The other side of the abortion debate

Home Opinion The other side of the abortion debate

I walked into the State Street Starbucks in Ann Arbor and carefully chose my arena. My nemesis approached.

Since I first comprehended abortion, I have thought that I understood the pro-life argument. I have always believed that life begins at conception and that abortion kills innocent babies that’s the Southern culture I grew up in.

I came to think that anyone who disagreed with me must either be sadistic or dumber than dirt. After all, a person would have to be sadistic to want the human being growing inside her to be scorched to death by an instillation of saline. And she would have to be beyond dumb not to see that a death like that was a murder of an innocent human being.

My nemesis took the chair opposite me. A feminist women’s studies major and president of Students for Choice at the University of Michigan, Sophia Kotov surprised me by also being a lovely, intelligent, compassionate woman.

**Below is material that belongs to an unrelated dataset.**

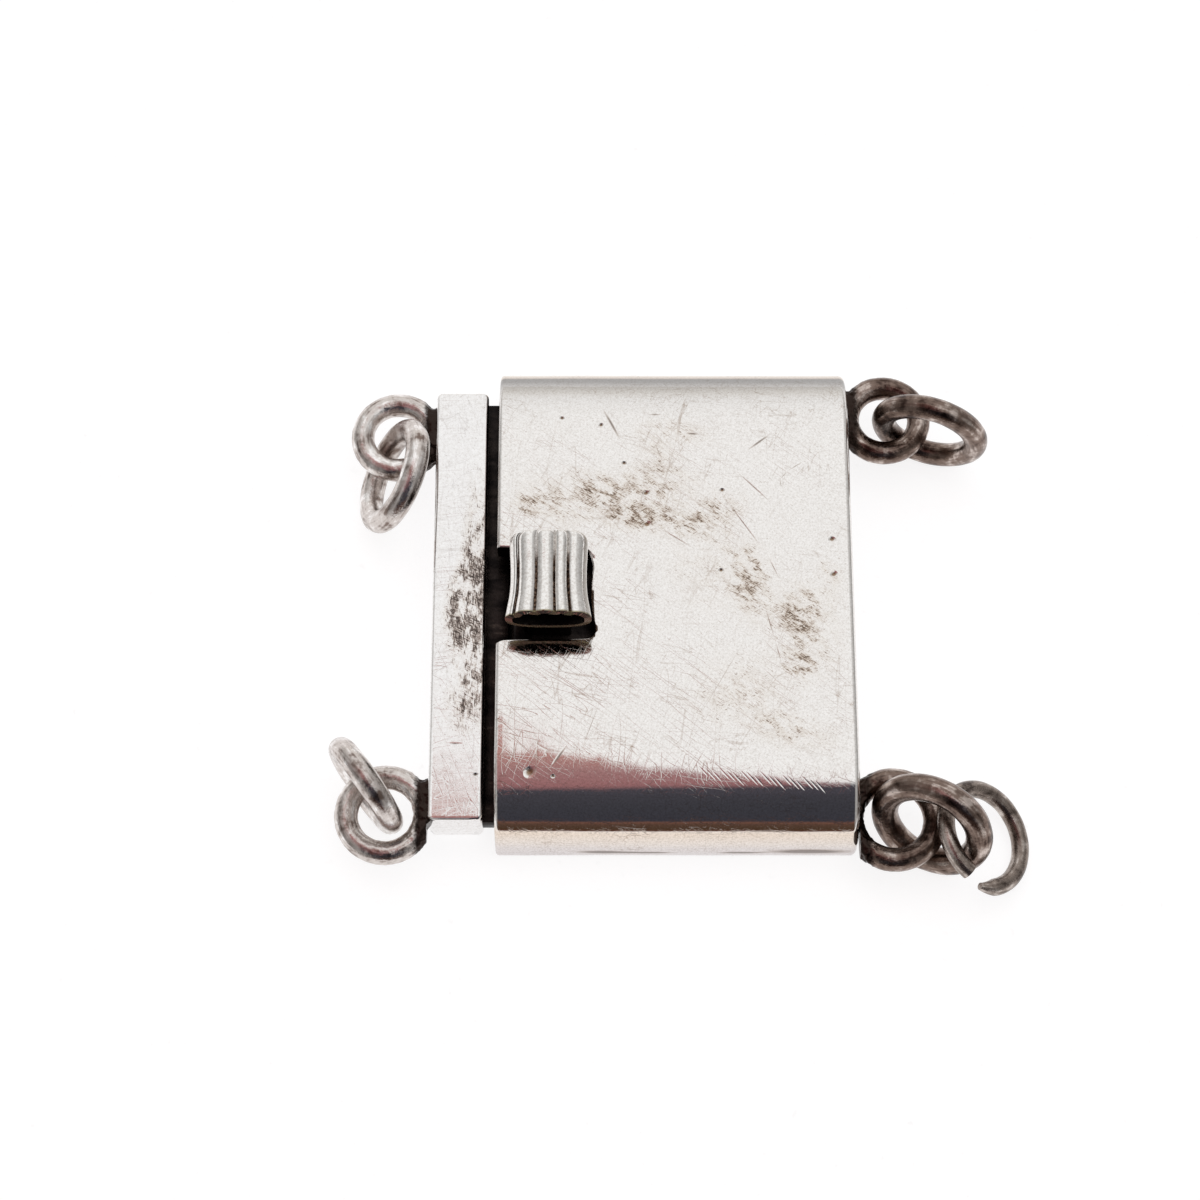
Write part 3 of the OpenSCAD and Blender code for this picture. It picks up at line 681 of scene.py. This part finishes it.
def wire_tree():
    """Round wire swept along the path it is given, as thick as the path's own attribute says."""
    tree, given, output = new_tree(
        "bent wire", ("Wire", "Float", WIRE), ("Sides", "Int", 28), ("Dents", "Float", 0.02),
        ("Finish", "Material", None))
    path = add(tree, "GeometryNodeMeshToCurve", ("Mesh", given.outputs["Geometry"]))
    radius = add(tree, MATH, given.outputs["Wire"], 0.5, operation="MULTIPLY")
    circle = add(tree, "GeometryNodeCurvePrimitiveCircle", ("Resolution", given.outputs["Sides"]),
                 ("Radius", radius), mode="RADIUS")
    place = add(tree, "GeometryNodeInputPosition")
    section = add(tree, "GeometryNodeStoreNamedAttribute", ("Geometry", circle), ("Name", "around"),
                  ("Value", place), data_type="FLOAT_VECTOR")
    thick = add(tree, "GeometryNodeInputNamedAttribute", ("Name", "thick"), data_type="FLOAT")
    swept = add(tree, "GeometryNodeCurveToMesh", ("Curve", path), ("Profile Curve", section),
                ("Scale", thick), ("Fill Caps", True))
    dents = add(tree, NOISE, ("Vector", place), ("Scale", 1.1), ("Detail", 2.0))
    centred = add(tree, MATH, dents.outputs["Fac"], 0.62, operation="SUBTRACT")
    depth = add(tree, MATH, centred, given.outputs["Dents"], operation="MULTIPLY")
    normal = add(tree, "GeometryNodeInputNormal")
    move = add(tree, VECTOR, normal, ("Scale", depth), operation="SCALE")
    dented = add(tree, "GeometryNodeSetPosition", ("Geometry", swept), ("Offset", move))
    return end_tree(tree, given, output, dented)


def eye_tree():
    """An eye of round wire run together with the solder it is given, lumpy where the solder is."""
    tree, given, output = new_tree(
        "soldered eye", ("Radius", "Float", 1.85), ("Wire", "Float", WIRE), ("Centre", "Vector", None),
        ("Face", "Float", 0.0), ("Side", "Float", 1.0), ("Grain", "Float", 0.06), ("Lumps", "Float", 0.16),
        ("Finish", "Material", None))
    turn = add(tree, "GeometryNodeCurvePrimitiveCircle", ("Resolution", 96),
               ("Radius", given.outputs["Radius"]), mode="RADIUS")
    half = add(tree, MATH, given.outputs["Wire"], 0.5, operation="MULTIPLY")
    section = add(tree, "GeometryNodeCurvePrimitiveCircle", ("Resolution", 32), ("Radius", half),
                  mode="RADIUS")
    swept = add(tree, "GeometryNodeCurveToMesh", ("Curve", turn), ("Profile Curve", section))
    placed = add(tree, "GeometryNodeTransform", ("Geometry", swept),
                 ("Translation", given.outputs["Centre"]))
    both = add(tree, "GeometryNodeJoinGeometry", (0, placed), (0, given.outputs["Geometry"]))
    solid = add(tree, "GeometryNodeMeshToVolume", ("Mesh", both), ("Voxel Size", given.outputs["Grain"]),
                resolution_mode="VOXEL_SIZE")
    skin = add(tree, "GeometryNodeVolumeToMesh", ("Volume", solid), ("Threshold", 0.1),
               ("Voxel Size", given.outputs["Grain"]), resolution_mode="VOXEL_SIZE")
    place = add(tree, "GeometryNodeInputPosition")
    smooth = add(tree, "GeometryNodeBlurAttribute", ("Value", place), ("Iterations", 4),
                 data_type="FLOAT_VECTOR")
    soft = add(tree, "GeometryNodeSetPosition", ("Geometry", skin), ("Position", smooth))

    # solder: full up to 0.1 mm from the face of the metal and gone 1.25 mm out from it
    parts = add(tree, "ShaderNodeSeparateXYZ", place)
    off = add(tree, MATH, parts.outputs[0], given.outputs["Face"], operation="SUBTRACT")
    out = add(tree, MATH, off, given.outputs["Side"], operation="MULTIPLY")
    share = add(tree, "ShaderNodeMapRange", ("Value", out), ("From Min", 0.1), ("From Max", 1.25),
                ("To Min", 1.0), ("To Max", 0.0), interpolation_type="SMOOTHSTEP")
    bumps = add(tree, NOISE, ("Vector", place), ("Scale", 2.4), ("Detail", 3.0))
    centred = add(tree, MATH, bumps.outputs["Fac"], 0.66, operation="SUBTRACT")
    lumps = add(tree, MATH, share, given.outputs["Lumps"], operation="MULTIPLY")
    some = add(tree, MATH, lumps, 0.05, operation="ADD")
    depth = add(tree, MATH, centred, some, operation="MULTIPLY")
    normal = add(tree, "GeometryNodeInputNormal")
    move = add(tree, VECTOR, normal, ("Scale", depth), operation="SCALE")
    lumpy = add(tree, "GeometryNodeSetPosition", ("Geometry", soft), ("Offset", move))

    # the wire's own directions, for streaks that follow it round
    local = add(tree, VECTOR, place, given.outputs["Centre"], operation="SUBTRACT")
    flat = add(tree, VECTOR, local, (1, 1, 0), operation="MULTIPLY")
    length = add(tree, VECTOR, flat, operation="LENGTH")
    unit = add(tree, VECTOR, flat, operation="NORMALIZE")
    along = add(tree, VECTOR, unit, ("Scale", given.outputs["Radius"]), operation="SCALE")
    wide = add(tree, MATH, length.outputs["Value"], given.outputs["Radius"], operation="SUBTRACT")
    high = add(tree, "ShaderNodeSeparateXYZ", local)
    around = add(tree, "ShaderNodeCombineXYZ", ("X", wide), ("Y", high.outputs[2]))
    geometry = lumpy
    for label, node, kind in (("along", along, "FLOAT_VECTOR"), ("around", around, "FLOAT_VECTOR"),
                              ("solder", share, "FLOAT")):
        geometry = add(tree, "GeometryNodeStoreNamedAttribute", ("Geometry", geometry), ("Name", label),
                       ("Value", node), data_type=kind)
    return end_tree(tree, given, output, geometry)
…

She graciously explained to me that a woman has a choice to control what goes on in her own body. She needs to make that choice based on adequate knowledge, with access to adequate resources. To her, women possess a right to have an abortion as part of their right to free expression.

“People believe that they are real children people believe that it’s wrong,” Kotov told me. “I don’t want to invalidate that, but I fundamentally disagree with them. I think a lot of the pro-life rhetoric comes from wanting to control women’s bodies, and using innocent children as a distraction. If they really didn’t want children to get aborted they would invest a lot of money in children being adopted. They would be the ones handing out condoms on campus. They would be the ones advocating for birth control.”

For almost half-an-hour, Kotov answered my questions, patiently helped me out with the terminology, and revisited points for clarity. She never implied that the pro-life movement was illegitimate, or that its members were crazy, offensive freaks.

It’s not that she lacked the motivation. Growing up, I became familiar with our terminology. I still often hear our opponents described as “evil,” “murderers,” and “baby-killers.” Do we not regularly rally behind gruesome photos of bloody corpses and horrifying statistics, zealously agreeing with each other? Do thousands of us not rally on the National Mall every year, to protest what the March for Life describes as the “greatest human rights violation of our time”?

She didn’t bring up any of these things she didn’t have to. By the end of  the half-hour, Sophia had me convinced. I am pro-choice. But not in the same sense that she is.

I believe that a woman has the choice to control her own body, and that she should be aware of the potential consequences of her actions. I don’t believe that she made any invalid arguments.

However, I do fundamentally disagree with Kotov’s foundational point: A woman does not have the right to freely express herself however she chooses and eschew all consequences, including pregnancy.

That half-hour conversation with “the other side” taught me more about the women’s choice issue than all my years of homeschool speech and debate. My opponent was neither sadistic nor dumb. She, too, is pro-life. She doesn’t deny the beauty or value of each human being.

Throughout my previous experience with the controversy, I thought in a world of closed-minded dogmatism, reading about, yet never truly interacting with “the other side.” Yet Kotov’s un-aggressive style humanized both her opinion and her entire movement, and demonstrated that the two sides of the argument are not mutually exclusive.

So perhaps, instead of rallying, arguing, and accusing the other side amongst ourselves, we should try more earnestly to understand the people and positions opposed to us. No argument is made more valid by labeling the opposition “baby-killers” or “murderers.” No person becomes more relatable by expressing horror or disgust at something you advocate. Nobody wants to feel rejected. No rally becomes more effective with the addition of posters of bloody fetuses. Whether you believe they’re actually human or not, nobody wants to see that.

Kotov demonstrated to me that a patient, open minded opponent is the most dangerous kind.